REQUIREMENT: Among the lines of data below, reproduce only those from the one with "Write part 3" through the one with "with drawn or", exactly as they stand, both ends included.

____________

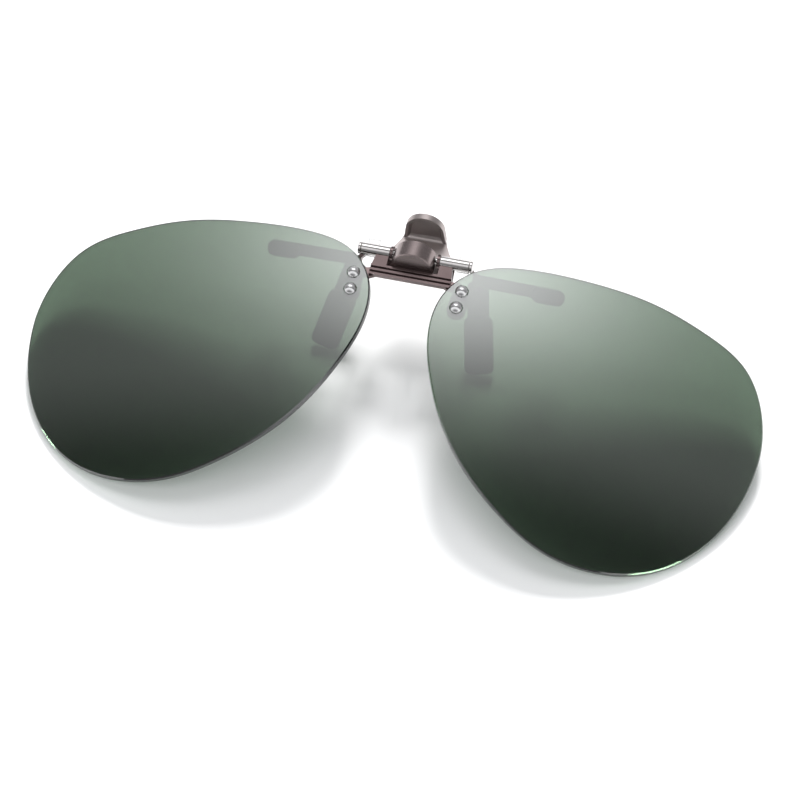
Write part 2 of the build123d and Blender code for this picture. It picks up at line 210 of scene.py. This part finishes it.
# ---- key light, on the compass side of its azimuth, aimed at the middle of the object --------------------
az, el = math.radians(key_azimuth), math.radians(key_elevation)
toward = Vector((math.sin(az) * math.cos(el), math.cos(az) * math.cos(el), math.sin(el)))
lamp = bpy.data.lights.new("key", "AREA")
lamp.shape = "RECTANGLE"
lamp.size, lamp.size_y, lamp.energy = key_size, key_size, key_power
key = bpy.data.objects.new("key", lamp)
key.location = toward * key_distance
key.rotation_mode = "QUATERNION"
key.rotation_quaternion = toward.to_track_quat("Z", "Y")
key.visible_glossy = False  # the metals and lenses reflect the studio below, not the lamp
scene.collection.objects.link(key)


# ---- studio round the object: dark overhead, lighter behind and in front, one soft glow ------------------
def sum_of(tree, kind, first, second):
    """A maths node on two sockets or numbers; its output socket."""
    made = tree.nodes.new("ShaderNodeMath")
    made.operation = kind
    for index, term in enumerate((first, second)):
        if isinstance(term, (int, float)):
            made.inputs[index].default_value = term
        else:
            tree.links.new(term, made.inputs[index])
    return made.outputs["Value"]


world = bpy.data.worlds.new("studio")
scene.world = world
world.use_nodes = True
tree = world.node_tree
split = node(tree, "ShaderNodeSeparateXYZ")
tree.links.new(node(tree, "ShaderNodeTexCoord").outputs["Generated"], split.inputs["Vector"])
across = sum_of(tree, "DIVIDE", sum_of(tree, "SUBTRACT", split.outputs["X"], glow_x), glow_wide)
along = sum_of(tree, "DIVIDE", sum_of(tree, "SUBTRACT", split.outputs["Y"], glow_y), glow_high)
squares = sum_of(tree, "MULTIPLY", across, across), sum_of(tree, "MULTIPLY", along, along)
reach = sum_of(tree, "ADD", *squares)
glow = sum_of(tree, "EXPONENT", sum_of(tree, "MULTIPLY", reach, -0.5), 0.0)
level = sum_of(tree, "ADD", sum_of(tree, "MULTIPLY", glow, studio_glow), studio_dim)
for start, full, strength in studio_ramps:
    ramp = node(tree, "ShaderNodeMapRange", **{"From Min": start, "From Max": full})
    ramp.interpolation_type = "SMOOTHSTEP"
    tree.links.new(split.outputs["Y"], ramp.inputs["Value"])
    level = sum_of(tree, "ADD", level, sum_of(tree, "MULTIPLY", ramp.outputs["Result"], strength))
tree.nodes["Background"].inputs["Color"].default_value = studio_colour
tree.links.new(level, tree.nodes["Background"].inputs["Strength"])

bpy.context.view_layer.update()
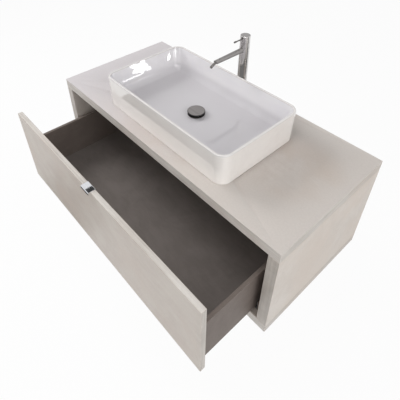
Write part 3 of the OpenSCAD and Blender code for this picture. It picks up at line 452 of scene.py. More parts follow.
@dataclass(frozen=True)
class Metal:
    """Metal with drawn or turned lines and a hand's smudges."""

    name: str
    ground: Colour
    dark: Colour
    roughness: Pair
    lines: Along = Along.ROUND_Z
    depth: float = 0.00002
    anisotropy: float = 0.0
    turned_end: Colour | None = None
    line_reach: Pair = (0.38, 0.66)
    end_reach: Pair = (0.80, 0.95)
    line_share: float = 0.6
    patches: float = 38.0

    def material(self) -> bpy.types.Material:
        """Builds the material.

        Returns:
            The material, whose faces that look up can have a painted dark reflection.
        """
        skin = Skin(self.name)
        web = skin.web
        drawn = skin.effect(Effect.STREAKS, self.lines.value)
        smudges = skin.effect(Effect.SMUDGES, self.patches)
        colour = web.mix(web.spot(drawn["Mask"], *self.line_reach), self.ground, self.dark)
        # Painted reflection: faces that look up are darkened, as though they mirrored something dark above.
        if self.turned_end:
            upward = web.height(web.add("ShaderNodeTexCoord").outputs["Normal"])
            colour = web.mix(web.spot(upward, *self.end_reach), colour, self.turned_end)
        mask = web.blend(self.line_share, drawn["Mask"], smudges["Mask"])
        skin.bump(drawn["Height"], self.depth)
        rough = web.between(mask, *self.roughness)
        skin.set(Base_Color=colour, Metallic=1.0, Roughness=rough, Anisotropic=self.anisotropy)
        return skin.material


@dataclass(frozen=True)
class Glaze:
    """White gloss glaze, slightly wavy, with faint unevenness of the white."""

    name: str
    ground: Colour
    shade: Colour
    # Painted shade on the bowl's floor, and the heights over which it and the thinner coat come in.
    pool: Colour | None = None
    pool_heights: Pair = (0.150, 0.104)
    coat_heights: Pair = (0.125, 0.106)
    coat_weights: Pair = (1.0, 0.2)
    # Painted shade on the rim's top, and the heights over which it comes in.
    rim: Colour = tone(225, 221, 219)
    rim_heights: Pair = (0.1935, 0.1965)
    patches: float = 8.0
    cloud_reach: Pair = (0.35, 0.68)
    smudge_patches: float = 14.0
    roughness: Pair = (0.07, 0.13)
    waves: float = 26.0
    wave_depth: float = 0.00035

    def material(self) -> bpy.types.Material:
        """Builds the material.

        Returns:
            The material, with a painted shade on the rim's top and, in the bowl, a painted shade on the floor
            under a thinner coat.
        """
        skin = Skin(self.name)
        web = skin.web
        clouds = skin.effect(Effect.CLOUDS, self.patches)
        smudges = skin.effect(Effect.SMUDGES, self.smudge_patches)
        colour = web.mix(web.spot(clouds["Cloud"], *self.cloud_reach), self.ground, self.shade)
        height = web.height(skin.where)
        # Painted shade on the rim's top.
        colour = web.mix(web.spot(height, *self.rim_heights), colour, self.rim)
        coat = self.coat_weights[0]
        # In the bowl: painted shade on the floor, and a thinner coat there.
        if self.pool:
            colour = web.mix(web.spot(height, *self.pool_heights), colour, self.pool)
            coat = web.between(web.spot(height, *self.coat_heights), *self.coat_weights)
        skin.bump(web.noise(skin.where, self.waves, detail=1.5, rough=0.4), self.wave_depth)
        rough = web.between(smudges["Mask"], *self.roughness)
        skin.set(Base_Color=colour, Roughness=rough, IOR=1.52, Coat_Weight=coat, Coat_Roughness=0.015)
        return skin.material


@dataclass(frozen=True)
class Moulded:
    """Moulded plastic or rubber with a fine spark-eroded pebble."""

    name: str
    ground: Colour
    pale: Colour
    roughness: Pair = (0.45, 0.6)
    grains: float = 1400.0
    depth: float = 0.00006
    pebble_reach: Pair = (0.35, 0.65)
    patches: float = 30.0

    def material(self) -> bpy.types.Material:
        """Builds the material.

        Returns:
            The material.
        """
        skin = Skin(self.name)
        web = skin.web
        pebble = skin.effect(Effect.PEBBLE, self.grains)
        smudges = skin.effect(Effect.SMUDGES, self.patches)
        skin.bump(pebble["Height"], self.depth)
        colour = web.mix(web.spot(pebble["Mask"], *self.pebble_reach), self.ground, self.pale)
        skin.set(Base_Color=colour, Roughness=web.between(smudges["Mask"], *self.roughness))
        return skin.material


class Finish(Enum):
    """Every finish of the unit: each of the record's slots by its name, and variants for single pieces."""

    BOARD = PlasterLaminate("plaster_board", tone(208, 198, 188), tone(220, 212, 204), tone(213, 200, 188))
    # The top: a copy of the decor with painted light, a cool sheen at the left and the basin's shadow at the
    # right.
    TOP = PlasterLaminate(
        "plaster_top_painted_light", tone(203, 194, 187), tone(214, 207, 201), tone(207, 194, 183), cool=tone(216, 211, 213)
    )
    BAND_X = PlasterLaminate(
        "plaster_band_across", tone(213, 207, 200), tone(229, 224, 218), tone(220, 211, 203), streaks=Along.X
    )
    BAND_Y = PlasterLaminate(
        "plaster_band_deep", tone(196, 189, 181), tone(213, 208, 201), tone(206, 194, 183), streaks=Along.Y
    )
    BAND_Z = PlasterLaminate(
        "plaster_band_upright", tone(192, 185, 177), tone(212, 206, 199), tone(201, 190, 180), streaks=Along.Z
    )
    FRONT_BOARD = PlasterLaminate(
        "plaster_front", tone(200, 189, 180), tone(211, 203, 194), tone(206, 193, 183)
    )
    DRAWER_BOARD = Melamine("taupe_melamine", tone(118, 108, 102), tone(127, 117, 111))
    # A lighter, more neutral copy of the melamine that paints the sheen and light on the drawer's floor.
    DRAWER_FLOOR = Melamine("taupe_melamine_floor_painted_sheen", tone(122, 115, 111), tone(132, 125, 121))
    # Beech darkened as painted shade, so that the packers in the gap beside the drawer read as shadow.
    BEECH = Timber("beech_darkened_for_shade", tone(92, 80, 71), tone(72, 61, 53))
    ZINC_STEEL = Metal("zinc_plate", tone(186, 188, 191), tone(150, 153, 158), (0.26, 0.46), Along.Y)
    CHROME = Metal(
        "polished_chrome", tone(222, 223, 226), tone(214, 215, 219), (0.05, 0.12), Along.X, depth=0.000002
    )
    BRASS = Metal("turned_brass", tone(214, 178, 110), tone(186, 148, 84), (0.24, 0.42))
    BRUSHED_STEEL = Metal(
        "brushed_steel", tone(222, 220, 218), tone(188, 185, 183), (0.16, 0.26), anisotropy=0.5,
        turned_end=tone(150, 147, 146),
    )
    # Darker copies of the brushed steel, painted with shade, for the spout, the nozzle and the lever.
    STEEL_SPOUT = Metal(
        "brushed_steel_spout_shaded", tone(150, 147, 146), tone(128, 125, 124), (0.42, 0.55), Along.Y
    )
    STEEL_SHADE = Metal("brushed_steel_painted_shade", tone(112, 109, 107), tone(90, 87, 85), (0.35, 0.48), Along.Y)
    SATIN_CAP = Metal("satin_cap", tone(142, 138, 137), tone(129, 125, 124), (0.3, 0.4), Along.X)
    # The flange darkened as painted shade, and the cap's side and underside near black: partly a dark moulded
    # underside, partly painted shade.
    SATIN_DARK = Metal("satin_flange_painted_shade", tone(78, 75, 74), tone(66, 63, 62), (0.3, 0.42))
    CAP_UNDER = Moulded("cap_underside_and_shade", tone(46, 43, 43), tone(54, 51, 51), (0.4, 0.55))
    # Lit and shaded copies of the glaze: the outside is painted lighter and warmer than the bowl.
    GLAZE = Glaze("white_glaze", tone(247, 243, 239), tone(242, 237, 233))
    GLAZE_BOWL = Glaze("white_glaze_bowl_shaded", tone(241, 239, 240), tone(236, 234, 237), pool=tone(206, 203, 206))
    SEALANT = Moulded("clear_silicone", tone(214, 213, 210), tone(224, 223, 221), (0.3, 0.45))
    RUBBER = Moulded("black_rubber", tone(30, 30, 32), tone(44, 44, 46), (0.6, 0.75), 700.0, 0.0001)
    WHITE_PLASTIC = Moulded("white_nylon", tone(214, 214, 210), tone(226, 226, 223))
    GREY_PLASTIC = Moulded("grey_nylon", tone(118, 121, 126), tone(134, 137, 142))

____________

COMPLETE ANSWER:
Write part 3 of the OpenSCAD and Blender code for this picture. It picks up at line 452 of scene.py. More parts follow.
@dataclass(frozen=True)
class Metal:
    """Metal with drawn or turned lines and a hand's smudges."""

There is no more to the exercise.